This is how transmission losses and corrupt employees keep your electricity bills high

Kenya’s transmission losses remain high compared to her peers on the continent. And at least two out of every ten units of electricity that Kenya Power buys from electricity producers for sale to its customers are lost before they reach their destination.

This is attributed to outright theft, at times facilitated by Kenya Power staff as well as a dilapidated transmission infrastructure. This plays part in pushing up the cost of power, as the firm passes these losses to customers.

As of December last year, power losses stood at 23 per cent. An expert in the industry estimates that one per cent of power losses translate to an additional cost of Sh1 billion, costs which are borne by the consumer.

However, about 15 per cent of these losses are shouldered by the consumer while the remaining eight per cent is written in Kenya Power’s books as losses.

According to Kenya Power annual reports, the power losses have been growing over the years from 16 per cent in 2009/10 financial year to 20.5 per cent in the year to June last year.

In its report for the half-year to December 2018, the firm said this had worsened to 22.8 per cent during the six months despite the massive investments to improve transmission and distribution.

“Over the past 10 years since 2009, total system losses - both technical and commercial - have gradually increased from 16 per cent to about 23 per cent with at least six per cent attributed to commercial losses,” said Hindpal Jabbal. “And every one per cent increase in losses is equivalent to about Sh1 billion losses in revenue to KPLC.” At 23 per cent, power loses in Kenya are double the sub-Saharan Africa averages and three times higher than the global average.

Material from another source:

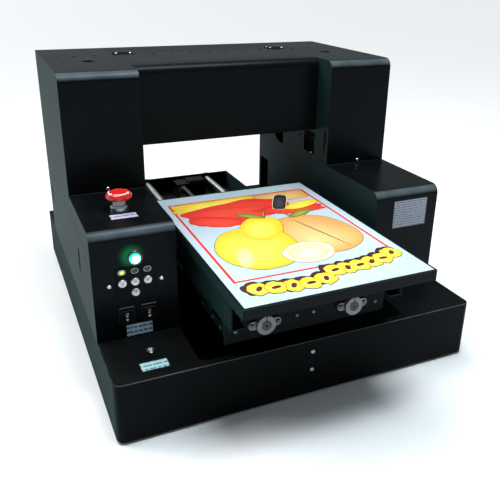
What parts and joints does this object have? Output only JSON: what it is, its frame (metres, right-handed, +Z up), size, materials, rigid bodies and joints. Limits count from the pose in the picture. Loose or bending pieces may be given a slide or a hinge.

According to the World Bank, about eight per cent of the power produced globally is lost during transmission and distribution. This is slightly higher in sub-Saharan Africa at 12 per cent. Singapore, Trinidad and Tobago and the Slovak Republic have tamed their losses to two per cent.

Technical power losses could arise out of faulty or old transmission equipment.

Commercial losses are, however, due to theft by Kenya Power staff and customers through pilferages, faulty metres or metre tampering and illegal businesses that tap directly to power lines and “supply” users with the electricity.

The firm attributed the rising power losses to increased connections and expanded network.

“Over the last five years, the power distribution network has expanded considerably in tandem with the rapid pace of new electricity connections. In the same period, the circuit length for high and medium voltage power lines increased by 10 per cent while the customer base grew by an average of 24 per cent annually,” said the firm in its annual report for the year to June 2018.

“The extended network and growth in customer numbers have led to a consequent increase in system losses....” While Kenya Power can pass the losses to customers, there is a limit to how much it can recover, which the power industry regulator has capped at about 15 per cent, which is still higher compared to the global average at 11 per cent.